Não é tão simples como você coloca. O normal é chegar a uma equação do quarto grau e tentar resolver. (It's not as simple as you put it. The normal thing is to come up with a fourth degree equation and try to solve it.)
I think a substitution is easier.
Let y=3x/(x-3), thus xy=3(x+y). The original equation becomes x^2+y^2=16
Square both sides, and we have:
(xy)^2=9(x^2+y^2+2xy)=9*2xy+9*16.
We have a quadratic equation of (xy)
(xy)^2-18(xy)-144=0
This can be solved easily.
xy=24, or xy=-6.
xy=3(x+y)
Thus, we have xy=24 and x+y=8, yielding two complex roots x=4+2sqrt(2)*I, or x=4-2sqrt(2)*I
Or xy=-6 and x+y=-2, yielding two real roots x=-1+sqrt(7), or x=-1-sqrt(7).
Obviously we need to check and see if the absolute value of each real root is smaller than 4, which they are.
Thanks for this nice approach!
I was going to do the same thing, but you beat me to it. Nice.
Everything is easy when you know how to do it.
You can multiply both sides of the equation by the denominator, move everything to one side, and simplify.
You get:
x^4 - 6 x^3 + 2 x^2 + 96 x - 144 = 0
Then, factorize the expression.
(x^2 - 8 x + 24) (x^2 + 2 x - 6) = 0
From there, it's easy
x = -1 - sqrt(7)
x = -1 +sqrt(7)
x = 4 + 2 i sqrt(2)
x = 4 + 2 i sqrt(2)
But.....
Knowing how to get to a solution is often more valuable than the solution itself.

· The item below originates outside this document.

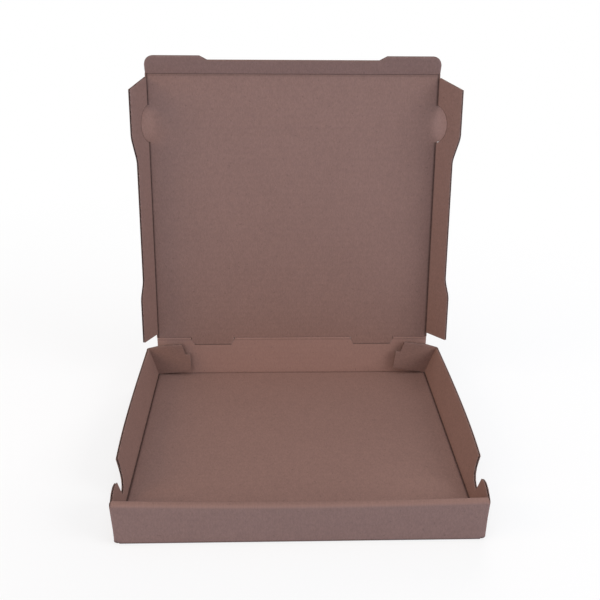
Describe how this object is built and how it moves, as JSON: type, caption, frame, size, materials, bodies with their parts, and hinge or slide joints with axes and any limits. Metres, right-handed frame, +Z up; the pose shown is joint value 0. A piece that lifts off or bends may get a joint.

This is why, instead of films that show how to solve a problem, I prefer those that show how to find out how to solve a problem.
Absolutely 💯
How did you factor it?
@@souzasilva5471 This is a fundamental issue... How do we know what to extract from parentheses and how to group it?
I prefer methods rather than tricks.
I assumed I would try to factor the polynomial into the product of two polynomials with integer coefficients. I wrote the equations in a sufficiently general form,
(x^2+c1x+d1)*(x^2+c2x+d2)
multiplied, compared the coefficients with the polynomial being factored, and solved the system of equations with integer solutions.
The last equation is d1⋅d2=d, so the number of divisors of the constant term is significant for the ease of solving the problem.
In this case, we are unlucky; there are many divisors of 144, but it’s enough to find just one solution.
However, you can substitute x=z+1, multiply, and find the factorization in terms of the variable z, and then substitute back into the factorization.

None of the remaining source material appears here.